The Western church has largely relegated prayer to the margins of life, something we do before meals, in crisis moments, or during designated "prayer times." But for the early church, prayer was the center around which everything else orbited. Work, meals, family life, and ministry all flowed out of this foundational rhythm.

The Contagion of Faith
One of the most powerful insights from examining the early church's prayer practices is how individual faith becomes corporate breakthrough. In both the upper room before Pentecost and the prayer meeting after Peter and John's arrest, we see people at different levels of faith and understanding coming together with one mind.
Not everyone in those gatherings probably felt equally bold or expectant. Some were likely dealing with doubt, fear, or confusion. But when believers gather with unified focus, something happens that transcends individual limitations. The faith of one becomes fuel for another. The breakthrough one person experiences becomes encouragement for the whole community.
This is why the modern emphasis on building a strong individual prayer life before engaging in corporate prayer might be backwards. Many of us actually learn to pray by praying with others. We catch language, posture, and expectancy from those around us. The early church understood that prayer is more caught than taught.
The Testimony Trap
The early church prayed specifically enough that they could point to specific answers. When they prayed for boldness, God shook the building and filled them with the Holy Spirit. When they prayed for the lame man's healing, he walked. When the church prayed earnestly for Peter's release from prison, an angel literally opened the doors.
This specificity created what we might call a "testimony trap", prayers that were bold enough to either result in clear breakthrough or obvious disappointment. There was no middle ground, no way to spiritualize away the results.
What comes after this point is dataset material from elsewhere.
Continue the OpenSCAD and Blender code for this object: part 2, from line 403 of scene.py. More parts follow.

Too often, our prayers are so general that we can't identify when God answers them. We pray, "Bless the church" and never know if God did. We ask Him to "be with us" and never look for evidence of His presence. The early church prayed prayers that put both themselves and God on the hook for measurable results.
The End Times Connection
James' interpretation of Amos 9:11-12 in Acts 15 reveals something stunning: the early church saw their prayer-centered community life as the present-day expression of David's tabernacle being rebuilt. They weren't just waiting for some future fulfillment of prophecy, they were living in its initial stages.
This suggests that our current prayer movements aren't just preparation for revival or for Jesus' return. They're already expressions of the restored tabernacle of David, communities where God's presence dwells among His people through continual worship and prayer, drawing all nations to Himself.
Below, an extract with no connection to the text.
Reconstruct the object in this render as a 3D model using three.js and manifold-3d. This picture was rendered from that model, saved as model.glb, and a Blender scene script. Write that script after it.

The urgency the early church felt wasn't just about getting people saved before Jesus returned. It was about understanding that their prayer-saturated communities were God's strategy for reaching the nations right now.

The Modern Application
If the early church's rhythm of prayer is meant to be a model for us today, what would this look like practically?
First, it would mean viewing prayer not as one activity among many, but as the foundational activity from which all other ministry flows. The apostles refused to give up prayer and the ministry of the word even when practical needs demanded their attention. They understood that everything else they did derived its power from these twin foundations.
Second, it would mean moving from occasional prayer gatherings to sustainable daily rhythms. This doesn't necessarily require hours of prayer each day, but it does require consistent, expectant partnership with God's purposes.
Third, it would mean praying specifically enough to track breakthrough. Instead of safe, general prayers that can't be measured, we need prayers that will either result in testimony or require us to ask God why we haven't seen the answer yet.
Finally, it would mean understanding that our local prayer communities aren't just preparing for something better in the future, they're already expressions of God's global strategy to draw all peoples to Himself.

The Invitation
The early church's rhythm of prayer wasn't sustainable because they had more time than we do, or because their culture was more conducive to spiritual practices. They had the same 24 hours in a day that we have. They faced persecution, practical needs, family responsibilities, and work pressures.
What they had was a different set of values. They valued prayer enough to organize their lives around it rather than trying to fit it into the margins of their existing schedules.
The question isn't whether we have time for daily prayer. The question is whether we value the results of daily prayer enough to make time for it.
The early church believed that prayer worked. Not just as spiritual exercise or religious duty, but as practical partnership with God in advancing His kingdom. Their lives were organized around this conviction.
What would change if we shared that conviction? What would our communities look like if prayer became our heartbeat rather than our accessory?
The invitation is the same as it was for those first disciples: active, expectant partnership with a God who delights in our participation in His purposes. Not passive waiting for Him to do something, but urgent, unified prayer that believes He will respond to our faith-filled reaching.
The upper room wasn't just a historical moment. It's a daily possibility for any community willing to devote themselves to the rhythm that changes everything.